Pick out each line below containing "joints".

Items from a dataset:
┄┄┄┄┄┄┄┄┄┄┄┄┄┄┄┄┄┄┄┄
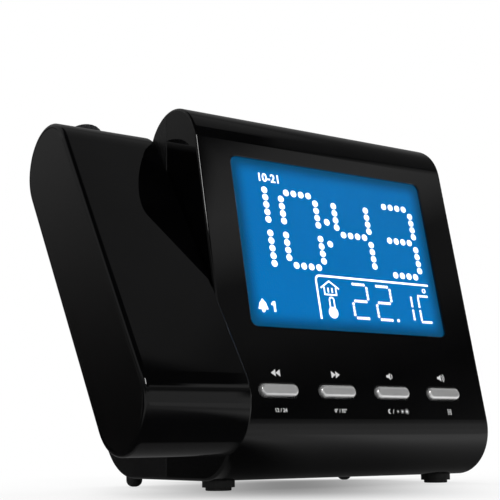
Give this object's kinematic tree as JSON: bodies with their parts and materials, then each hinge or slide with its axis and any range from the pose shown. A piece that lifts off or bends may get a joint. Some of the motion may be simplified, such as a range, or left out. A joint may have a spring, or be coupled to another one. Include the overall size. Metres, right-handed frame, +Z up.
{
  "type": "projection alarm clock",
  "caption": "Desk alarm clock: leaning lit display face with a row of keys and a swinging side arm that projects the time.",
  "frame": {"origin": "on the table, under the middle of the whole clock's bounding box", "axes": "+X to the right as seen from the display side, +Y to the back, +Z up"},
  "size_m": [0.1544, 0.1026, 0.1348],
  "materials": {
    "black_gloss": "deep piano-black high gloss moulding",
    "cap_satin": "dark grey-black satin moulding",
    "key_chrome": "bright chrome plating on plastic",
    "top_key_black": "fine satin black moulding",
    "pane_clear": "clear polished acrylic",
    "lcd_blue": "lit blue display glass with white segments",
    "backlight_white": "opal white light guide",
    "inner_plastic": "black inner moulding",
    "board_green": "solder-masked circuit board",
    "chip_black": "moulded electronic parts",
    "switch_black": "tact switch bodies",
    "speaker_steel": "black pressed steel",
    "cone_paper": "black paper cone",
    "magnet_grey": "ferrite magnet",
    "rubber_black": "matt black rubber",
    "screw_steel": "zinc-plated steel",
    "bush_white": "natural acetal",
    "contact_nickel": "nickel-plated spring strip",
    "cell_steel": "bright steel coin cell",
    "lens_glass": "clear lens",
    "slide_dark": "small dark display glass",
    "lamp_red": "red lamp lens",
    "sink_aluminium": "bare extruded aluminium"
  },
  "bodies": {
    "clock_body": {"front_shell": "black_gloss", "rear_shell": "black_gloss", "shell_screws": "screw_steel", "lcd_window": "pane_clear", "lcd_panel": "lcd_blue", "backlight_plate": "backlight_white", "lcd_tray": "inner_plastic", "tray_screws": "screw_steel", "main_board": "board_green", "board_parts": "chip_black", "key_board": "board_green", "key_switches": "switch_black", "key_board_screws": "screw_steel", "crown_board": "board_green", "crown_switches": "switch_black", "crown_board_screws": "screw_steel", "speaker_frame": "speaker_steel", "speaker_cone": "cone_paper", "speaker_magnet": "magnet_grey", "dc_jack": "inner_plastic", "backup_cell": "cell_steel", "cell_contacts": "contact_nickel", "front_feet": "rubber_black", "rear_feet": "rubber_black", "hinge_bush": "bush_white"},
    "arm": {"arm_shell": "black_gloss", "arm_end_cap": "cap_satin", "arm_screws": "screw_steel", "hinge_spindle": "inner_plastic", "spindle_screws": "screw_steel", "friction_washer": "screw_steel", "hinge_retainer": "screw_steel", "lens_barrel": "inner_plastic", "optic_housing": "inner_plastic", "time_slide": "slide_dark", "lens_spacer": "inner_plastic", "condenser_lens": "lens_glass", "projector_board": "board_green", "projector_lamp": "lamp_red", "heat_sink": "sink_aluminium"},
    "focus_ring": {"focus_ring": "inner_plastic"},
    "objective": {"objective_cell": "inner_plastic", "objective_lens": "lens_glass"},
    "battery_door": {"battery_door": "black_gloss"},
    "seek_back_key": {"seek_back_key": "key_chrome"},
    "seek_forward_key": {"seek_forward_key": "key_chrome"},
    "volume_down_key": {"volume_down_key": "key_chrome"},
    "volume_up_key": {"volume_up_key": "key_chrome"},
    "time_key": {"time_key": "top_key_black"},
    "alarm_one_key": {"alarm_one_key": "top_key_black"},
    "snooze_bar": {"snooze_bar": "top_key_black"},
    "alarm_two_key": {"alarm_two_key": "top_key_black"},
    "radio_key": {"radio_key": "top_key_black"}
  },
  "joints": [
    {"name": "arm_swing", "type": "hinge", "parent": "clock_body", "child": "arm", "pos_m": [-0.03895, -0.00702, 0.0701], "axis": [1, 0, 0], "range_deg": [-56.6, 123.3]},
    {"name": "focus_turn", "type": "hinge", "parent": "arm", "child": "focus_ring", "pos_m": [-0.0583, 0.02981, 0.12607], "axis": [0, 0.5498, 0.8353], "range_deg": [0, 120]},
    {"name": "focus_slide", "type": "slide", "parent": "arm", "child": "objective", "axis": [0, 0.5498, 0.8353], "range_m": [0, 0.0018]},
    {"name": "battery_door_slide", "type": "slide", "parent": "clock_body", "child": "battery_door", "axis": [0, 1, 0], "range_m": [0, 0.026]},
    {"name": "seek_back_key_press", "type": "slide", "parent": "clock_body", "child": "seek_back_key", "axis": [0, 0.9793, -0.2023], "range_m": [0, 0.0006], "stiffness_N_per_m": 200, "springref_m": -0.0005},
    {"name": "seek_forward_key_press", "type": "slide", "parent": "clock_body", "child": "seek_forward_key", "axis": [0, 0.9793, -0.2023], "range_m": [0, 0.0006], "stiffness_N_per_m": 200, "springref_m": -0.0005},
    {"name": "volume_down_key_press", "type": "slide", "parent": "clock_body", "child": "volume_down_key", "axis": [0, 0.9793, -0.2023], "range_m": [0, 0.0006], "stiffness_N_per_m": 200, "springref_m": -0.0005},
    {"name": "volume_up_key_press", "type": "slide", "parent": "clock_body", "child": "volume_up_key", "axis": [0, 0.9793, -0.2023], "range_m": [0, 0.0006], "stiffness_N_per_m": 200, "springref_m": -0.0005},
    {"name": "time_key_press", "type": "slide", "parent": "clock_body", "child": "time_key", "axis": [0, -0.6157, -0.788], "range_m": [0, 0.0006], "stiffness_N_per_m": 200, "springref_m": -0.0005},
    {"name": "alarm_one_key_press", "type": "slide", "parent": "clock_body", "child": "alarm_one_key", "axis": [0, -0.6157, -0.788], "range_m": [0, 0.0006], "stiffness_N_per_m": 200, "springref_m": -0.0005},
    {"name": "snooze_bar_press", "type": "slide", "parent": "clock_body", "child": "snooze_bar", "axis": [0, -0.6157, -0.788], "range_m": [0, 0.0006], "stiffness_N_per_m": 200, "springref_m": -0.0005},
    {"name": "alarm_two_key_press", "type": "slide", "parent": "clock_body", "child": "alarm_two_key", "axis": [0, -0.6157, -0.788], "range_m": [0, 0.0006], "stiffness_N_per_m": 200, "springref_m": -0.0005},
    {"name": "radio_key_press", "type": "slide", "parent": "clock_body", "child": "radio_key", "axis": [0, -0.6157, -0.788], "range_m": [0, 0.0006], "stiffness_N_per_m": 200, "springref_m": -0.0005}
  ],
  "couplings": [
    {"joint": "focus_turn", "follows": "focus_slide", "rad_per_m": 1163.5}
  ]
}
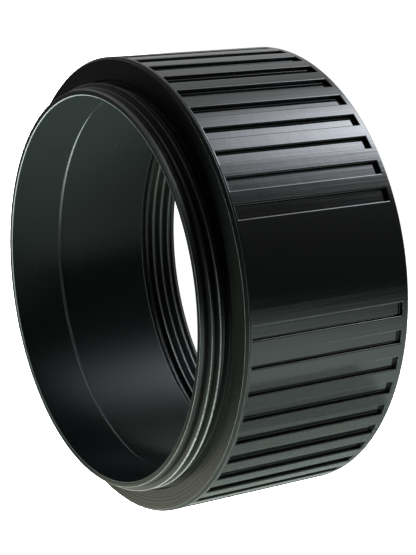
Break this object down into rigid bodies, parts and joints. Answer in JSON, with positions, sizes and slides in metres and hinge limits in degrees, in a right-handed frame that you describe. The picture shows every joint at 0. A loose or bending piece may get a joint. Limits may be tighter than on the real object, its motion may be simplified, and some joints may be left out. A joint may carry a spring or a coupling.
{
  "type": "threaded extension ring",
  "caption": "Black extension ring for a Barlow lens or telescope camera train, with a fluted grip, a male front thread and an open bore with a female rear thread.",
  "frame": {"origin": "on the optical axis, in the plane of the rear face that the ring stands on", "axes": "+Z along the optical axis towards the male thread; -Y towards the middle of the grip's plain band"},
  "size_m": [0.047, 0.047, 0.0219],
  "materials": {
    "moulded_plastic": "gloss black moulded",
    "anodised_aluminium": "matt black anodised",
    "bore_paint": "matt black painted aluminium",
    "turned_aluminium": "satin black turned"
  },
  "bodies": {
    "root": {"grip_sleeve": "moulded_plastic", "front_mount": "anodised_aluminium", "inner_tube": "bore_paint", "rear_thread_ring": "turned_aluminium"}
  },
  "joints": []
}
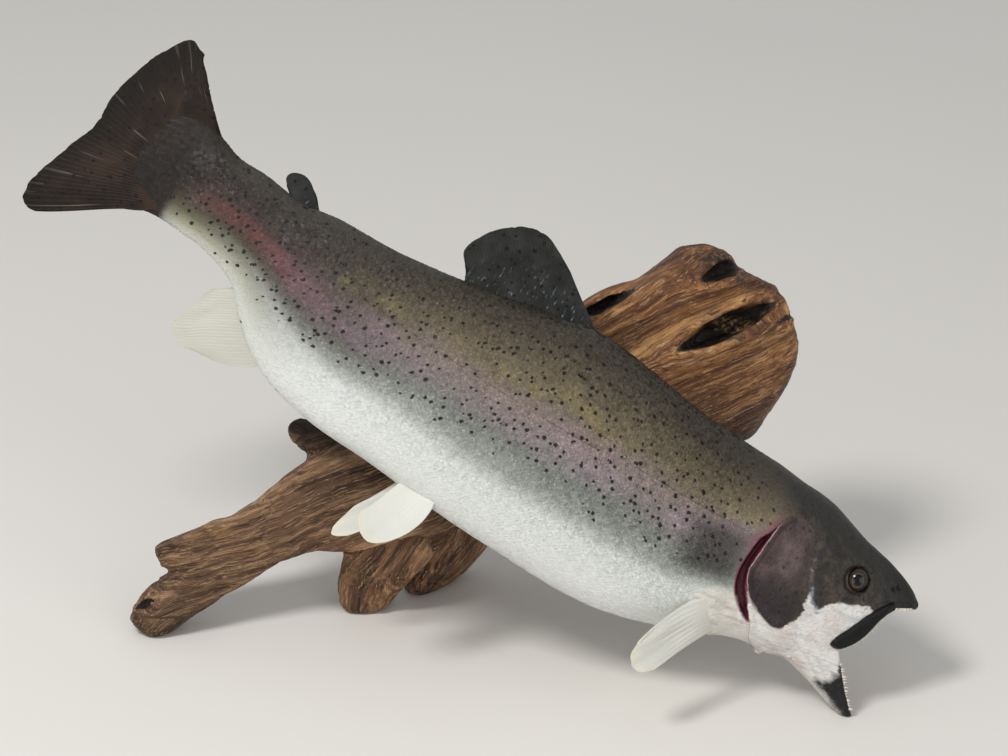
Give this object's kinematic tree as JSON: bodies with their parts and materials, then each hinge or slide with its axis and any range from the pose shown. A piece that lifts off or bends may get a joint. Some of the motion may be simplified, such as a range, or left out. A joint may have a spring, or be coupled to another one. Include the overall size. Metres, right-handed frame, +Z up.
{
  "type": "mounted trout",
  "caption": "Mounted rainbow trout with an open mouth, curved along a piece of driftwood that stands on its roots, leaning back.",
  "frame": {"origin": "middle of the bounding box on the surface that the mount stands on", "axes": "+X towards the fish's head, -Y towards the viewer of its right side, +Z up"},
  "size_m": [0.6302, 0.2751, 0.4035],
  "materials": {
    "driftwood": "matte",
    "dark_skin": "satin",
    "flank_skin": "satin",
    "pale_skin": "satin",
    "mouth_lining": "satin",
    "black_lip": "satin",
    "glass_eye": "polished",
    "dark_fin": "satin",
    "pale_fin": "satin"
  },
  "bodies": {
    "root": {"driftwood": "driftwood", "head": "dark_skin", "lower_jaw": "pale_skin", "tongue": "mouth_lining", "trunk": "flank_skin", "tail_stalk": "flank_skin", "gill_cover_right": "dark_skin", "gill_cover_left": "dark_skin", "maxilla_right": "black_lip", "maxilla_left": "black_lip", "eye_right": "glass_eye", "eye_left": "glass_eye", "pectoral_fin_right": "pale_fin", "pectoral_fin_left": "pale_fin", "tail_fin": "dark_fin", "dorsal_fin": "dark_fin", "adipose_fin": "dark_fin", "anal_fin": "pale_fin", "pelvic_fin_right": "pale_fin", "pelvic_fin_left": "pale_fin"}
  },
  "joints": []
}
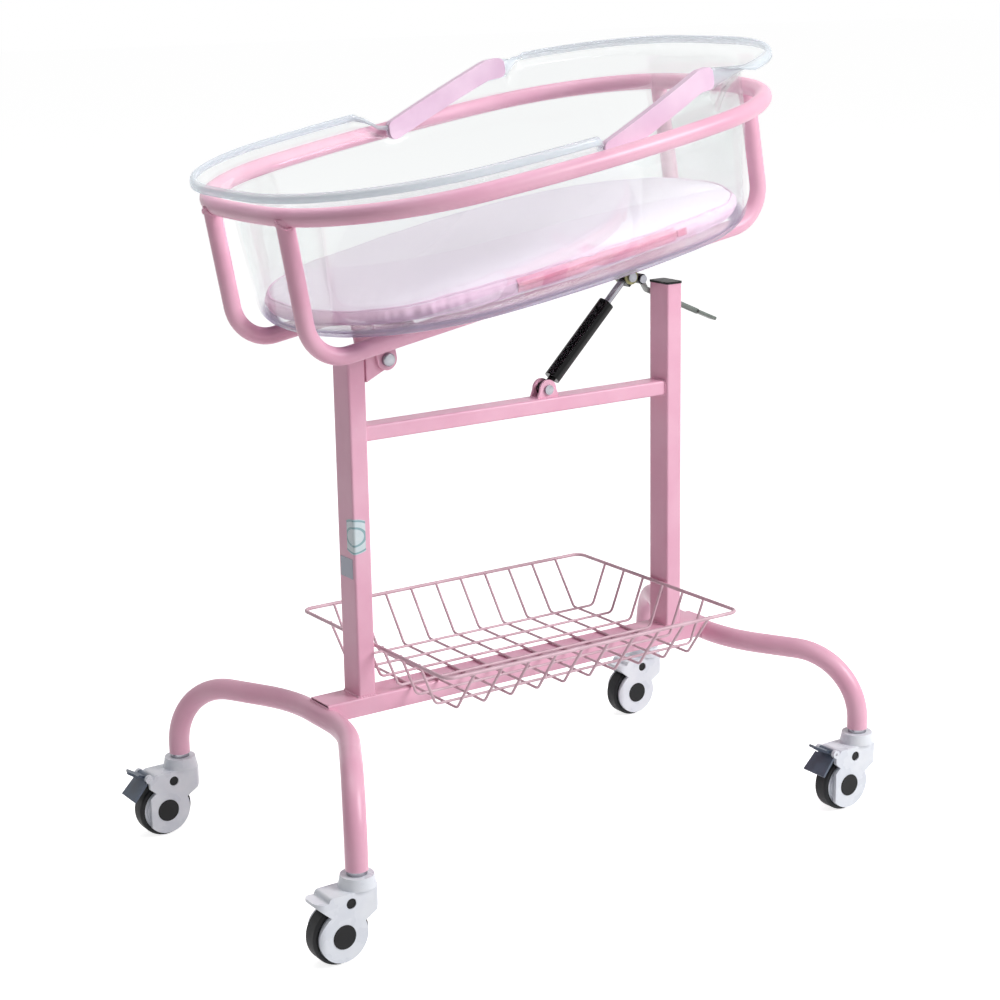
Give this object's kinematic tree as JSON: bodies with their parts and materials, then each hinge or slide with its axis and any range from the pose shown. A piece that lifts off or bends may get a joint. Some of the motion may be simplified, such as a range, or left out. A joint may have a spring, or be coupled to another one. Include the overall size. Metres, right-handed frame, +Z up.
┄┄┄┄┄┄┄┄┄┄┄┄┄┄┄┄┄┄┄┄
## ANSWER IN FULL:
  "joints": [
Break this object down into rigid bodies, parts and joints. Answer in JSON, with positions, sizes and slides in metres and hinge limits in degrees, in a right-handed frame that you describe. The picture shows every joint at 0. A loose or bending piece may get a joint. Limits may be tighter than on the real object, its motion may be simplified, and some joints may be left out. A joint may carry a spring or a coupling.
  "joints": []
  "joints": []